For now, changes in the crowded store are subtle: Hasle installed an air-conditioner and added a website. He expanded the selection of colorful sprinkles, and shifted the stapler to a different counter. He consolidated the ribbons. (“We must have had 18 shades of peach.”)
“I want to keep the spirit of the store true,” he says. “It’s got that old five-and-dime feel, where you come in and dig for stuff. But at the same time, you want to make it easier for people to know where to go dig.”
A new clock — still analog — is waiting for the right moment to replace the old one on the wall. Eventually, he’d like to add modern advantages, maybe even an edible printer. He might redo the jarring green paint on the cabinets, from when the cake ladies asked for “a nice green” back in 1964, but decided to live with the shamrock-pickle. Hasle can live with it a while, too.
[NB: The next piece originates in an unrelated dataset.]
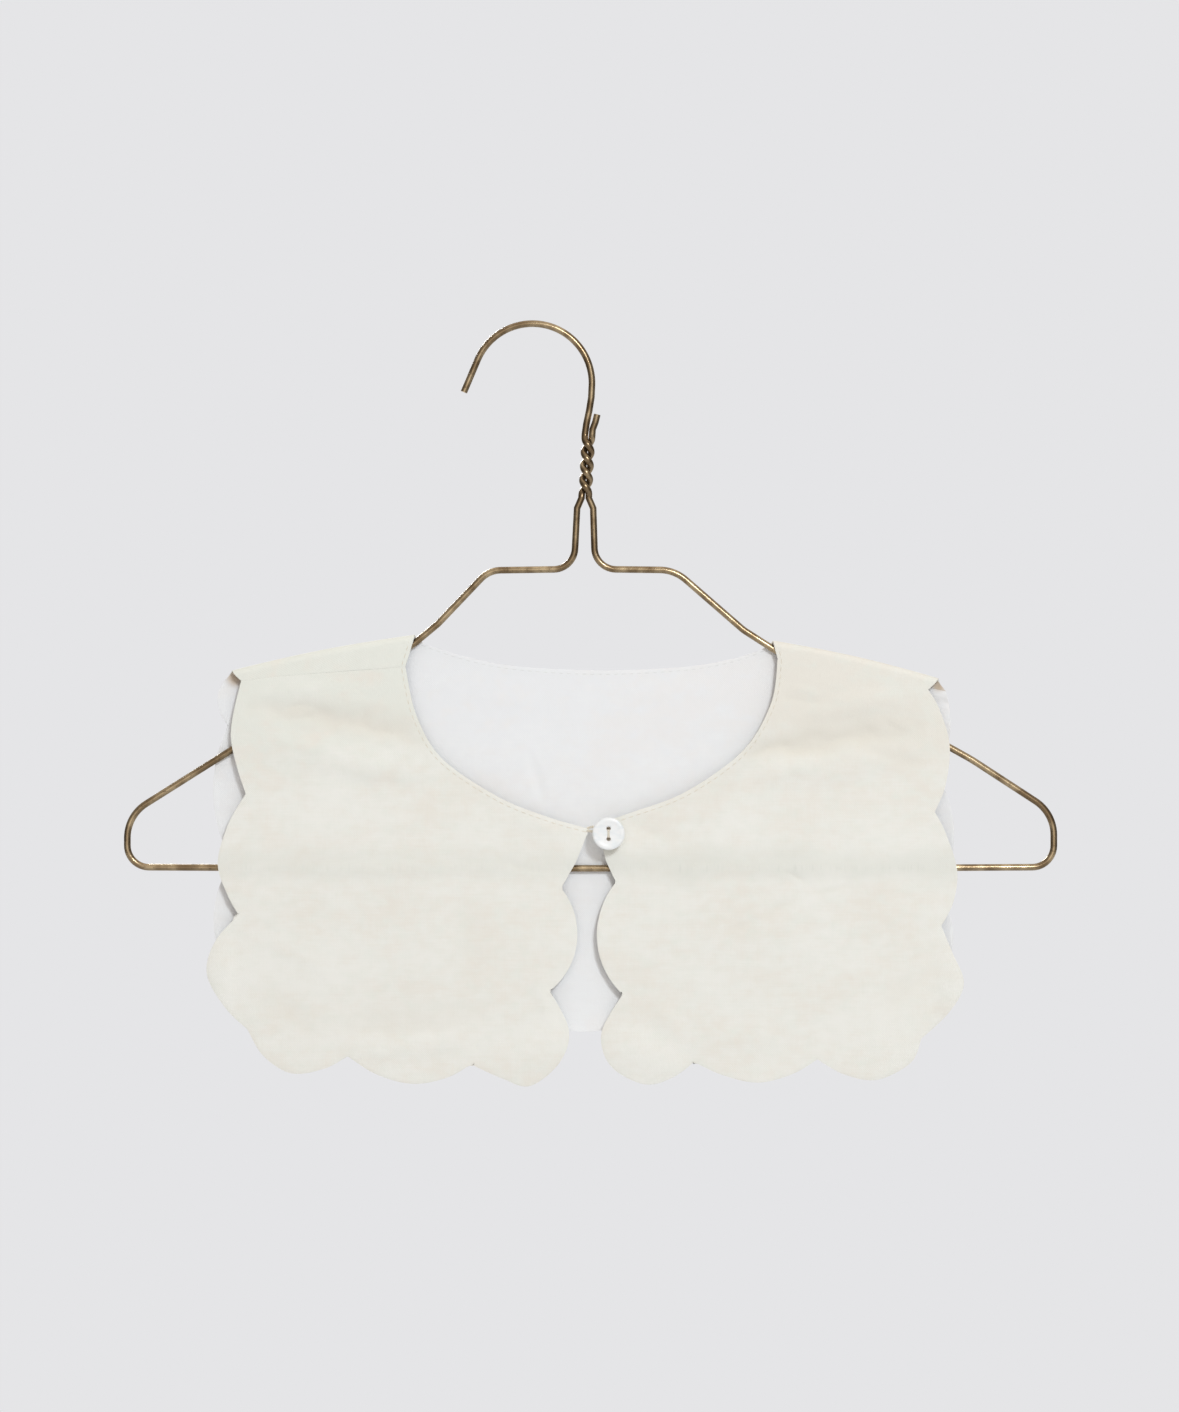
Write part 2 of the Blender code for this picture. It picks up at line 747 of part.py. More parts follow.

“I need to respect the people that come in here and are used to the place,” he says.
The Wilton cake-decorating book from 1961 stays in a place of honor on his reference bookshelf, though, still with Irene Amundsen’s “certificate of completion” pasted inside. The worn spot in the flooring, too, might not get spruced up for some time. It’s in front of the cash register.
“Greil sees this as a badge of honor,” Hasle says.
During one of the day’s phone calls, as he answers, “Hello. Home Cake Decorating; can I help you?” his face softens into a smile.
“Hey; how you doing, Greil?” he says. They make a few plans and, like it’s still a family business, he says, “Love you; bye.” Then the doorbell chimes, and he turns to help the next baker seeking advice from the cake lady — or the cake man.